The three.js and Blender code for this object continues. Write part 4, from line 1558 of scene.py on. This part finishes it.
--
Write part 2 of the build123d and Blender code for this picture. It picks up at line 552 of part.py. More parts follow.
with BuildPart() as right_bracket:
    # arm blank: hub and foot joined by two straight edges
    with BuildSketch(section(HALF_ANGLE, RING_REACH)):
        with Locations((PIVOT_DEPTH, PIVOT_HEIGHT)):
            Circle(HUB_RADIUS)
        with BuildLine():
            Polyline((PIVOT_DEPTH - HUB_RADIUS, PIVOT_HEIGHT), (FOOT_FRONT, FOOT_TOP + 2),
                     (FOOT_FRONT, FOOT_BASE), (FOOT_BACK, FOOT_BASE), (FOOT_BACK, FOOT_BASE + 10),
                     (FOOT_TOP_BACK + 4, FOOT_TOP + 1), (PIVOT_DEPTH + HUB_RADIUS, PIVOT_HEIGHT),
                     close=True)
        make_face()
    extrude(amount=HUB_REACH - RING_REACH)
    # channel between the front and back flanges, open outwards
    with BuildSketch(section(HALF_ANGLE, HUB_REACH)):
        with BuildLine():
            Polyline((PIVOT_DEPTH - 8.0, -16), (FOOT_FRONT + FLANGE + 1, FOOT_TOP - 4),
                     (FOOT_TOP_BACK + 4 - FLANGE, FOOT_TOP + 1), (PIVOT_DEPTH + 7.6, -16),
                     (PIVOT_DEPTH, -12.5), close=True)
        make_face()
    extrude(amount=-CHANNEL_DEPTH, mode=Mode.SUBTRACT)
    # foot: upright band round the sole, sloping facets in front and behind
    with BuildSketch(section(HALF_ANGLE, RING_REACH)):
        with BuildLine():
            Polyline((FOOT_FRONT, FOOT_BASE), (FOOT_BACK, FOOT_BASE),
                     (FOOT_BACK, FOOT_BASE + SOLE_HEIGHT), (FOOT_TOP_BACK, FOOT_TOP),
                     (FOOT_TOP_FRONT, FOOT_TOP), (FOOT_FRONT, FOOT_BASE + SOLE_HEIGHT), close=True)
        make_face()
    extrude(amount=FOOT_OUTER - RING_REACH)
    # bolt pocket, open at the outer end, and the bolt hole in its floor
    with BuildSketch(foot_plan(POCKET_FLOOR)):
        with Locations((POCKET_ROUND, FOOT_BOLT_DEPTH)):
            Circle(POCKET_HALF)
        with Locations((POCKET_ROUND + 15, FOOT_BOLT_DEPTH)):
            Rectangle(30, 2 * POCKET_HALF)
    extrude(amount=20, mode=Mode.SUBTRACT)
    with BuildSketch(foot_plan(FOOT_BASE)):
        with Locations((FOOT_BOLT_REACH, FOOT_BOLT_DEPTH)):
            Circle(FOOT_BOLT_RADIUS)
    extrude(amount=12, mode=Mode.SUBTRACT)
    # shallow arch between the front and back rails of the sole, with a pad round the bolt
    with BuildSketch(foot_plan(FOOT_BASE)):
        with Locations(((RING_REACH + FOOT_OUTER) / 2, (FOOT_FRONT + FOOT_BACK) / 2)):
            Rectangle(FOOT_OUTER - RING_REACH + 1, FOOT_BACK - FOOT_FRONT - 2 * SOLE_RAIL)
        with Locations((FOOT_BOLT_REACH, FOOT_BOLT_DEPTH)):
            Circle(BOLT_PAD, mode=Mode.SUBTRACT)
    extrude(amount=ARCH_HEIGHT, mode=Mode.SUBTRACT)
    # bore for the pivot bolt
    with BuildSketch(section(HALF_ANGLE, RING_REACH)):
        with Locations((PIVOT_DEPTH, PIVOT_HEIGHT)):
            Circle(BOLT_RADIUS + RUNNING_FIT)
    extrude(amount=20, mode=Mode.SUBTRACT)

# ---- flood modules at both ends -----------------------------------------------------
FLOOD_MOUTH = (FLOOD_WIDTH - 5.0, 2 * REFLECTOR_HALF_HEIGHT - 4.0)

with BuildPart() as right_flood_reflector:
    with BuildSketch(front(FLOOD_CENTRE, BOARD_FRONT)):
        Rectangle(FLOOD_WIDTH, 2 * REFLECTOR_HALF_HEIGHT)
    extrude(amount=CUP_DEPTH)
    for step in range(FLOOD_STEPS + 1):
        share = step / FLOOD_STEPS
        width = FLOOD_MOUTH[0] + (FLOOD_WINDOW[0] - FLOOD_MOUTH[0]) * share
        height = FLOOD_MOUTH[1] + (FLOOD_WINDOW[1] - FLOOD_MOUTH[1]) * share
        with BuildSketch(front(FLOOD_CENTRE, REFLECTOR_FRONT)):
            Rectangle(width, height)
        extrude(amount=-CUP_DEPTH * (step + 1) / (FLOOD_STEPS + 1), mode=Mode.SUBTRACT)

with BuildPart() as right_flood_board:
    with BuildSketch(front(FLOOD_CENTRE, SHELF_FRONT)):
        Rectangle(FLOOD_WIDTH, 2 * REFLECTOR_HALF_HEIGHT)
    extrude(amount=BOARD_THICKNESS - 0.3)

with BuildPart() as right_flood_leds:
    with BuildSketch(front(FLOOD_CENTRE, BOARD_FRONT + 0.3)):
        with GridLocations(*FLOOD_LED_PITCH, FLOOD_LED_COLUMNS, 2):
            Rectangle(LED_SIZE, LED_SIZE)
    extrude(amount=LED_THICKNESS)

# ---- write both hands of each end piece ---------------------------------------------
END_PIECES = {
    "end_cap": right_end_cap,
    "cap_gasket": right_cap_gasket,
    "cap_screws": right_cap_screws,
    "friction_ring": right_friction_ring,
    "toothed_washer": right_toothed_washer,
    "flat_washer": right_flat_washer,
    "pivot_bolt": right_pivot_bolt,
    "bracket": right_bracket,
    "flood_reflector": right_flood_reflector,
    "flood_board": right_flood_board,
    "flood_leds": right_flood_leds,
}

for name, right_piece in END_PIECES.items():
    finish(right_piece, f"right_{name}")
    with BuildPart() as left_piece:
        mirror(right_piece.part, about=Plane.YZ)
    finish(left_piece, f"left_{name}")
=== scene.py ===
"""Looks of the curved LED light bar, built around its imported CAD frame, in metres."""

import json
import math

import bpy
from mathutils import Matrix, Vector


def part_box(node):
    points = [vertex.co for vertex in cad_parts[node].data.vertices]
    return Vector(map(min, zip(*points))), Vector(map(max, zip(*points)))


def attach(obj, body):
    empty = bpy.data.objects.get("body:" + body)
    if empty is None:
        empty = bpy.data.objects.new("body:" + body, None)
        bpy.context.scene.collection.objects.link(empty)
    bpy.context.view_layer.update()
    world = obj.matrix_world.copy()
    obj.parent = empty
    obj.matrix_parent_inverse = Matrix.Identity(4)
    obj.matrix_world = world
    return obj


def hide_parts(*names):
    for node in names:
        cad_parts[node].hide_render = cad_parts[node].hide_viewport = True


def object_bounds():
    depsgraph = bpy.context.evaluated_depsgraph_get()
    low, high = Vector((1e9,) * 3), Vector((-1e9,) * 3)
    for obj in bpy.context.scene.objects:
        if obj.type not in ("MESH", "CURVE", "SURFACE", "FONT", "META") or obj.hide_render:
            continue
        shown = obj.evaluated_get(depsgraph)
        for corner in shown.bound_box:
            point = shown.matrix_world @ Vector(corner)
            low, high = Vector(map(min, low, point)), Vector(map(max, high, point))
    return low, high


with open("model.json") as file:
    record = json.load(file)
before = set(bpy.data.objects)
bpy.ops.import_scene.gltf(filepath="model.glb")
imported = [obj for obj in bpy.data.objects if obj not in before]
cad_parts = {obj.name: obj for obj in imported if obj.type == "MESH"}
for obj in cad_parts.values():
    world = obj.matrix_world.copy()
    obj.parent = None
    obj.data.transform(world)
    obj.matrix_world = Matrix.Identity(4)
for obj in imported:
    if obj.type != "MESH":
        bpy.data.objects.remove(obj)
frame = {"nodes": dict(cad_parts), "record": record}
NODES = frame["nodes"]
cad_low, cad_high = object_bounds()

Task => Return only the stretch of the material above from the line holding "for name, right_piece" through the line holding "if empty is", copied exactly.

Exercise result =>
for name, right_piece in END_PIECES.items():
    finish(right_piece, f"right_{name}")
    with BuildPart() as left_piece:
        mirror(right_piece.part, about=Plane.YZ)
    finish(left_piece, f"left_{name}")
=== scene.py ===
"""Looks of the curved LED light bar, built around its imported CAD frame, in metres."""

import json
import math

import bpy
from mathutils import Matrix, Vector


def part_box(node):
    points = [vertex.co for vertex in cad_parts[node].data.vertices]
    return Vector(map(min, zip(*points))), Vector(map(max, zip(*points)))


def attach(obj, body):
    empty = bpy.data.objects.get("body:" + body)
    if empty is None:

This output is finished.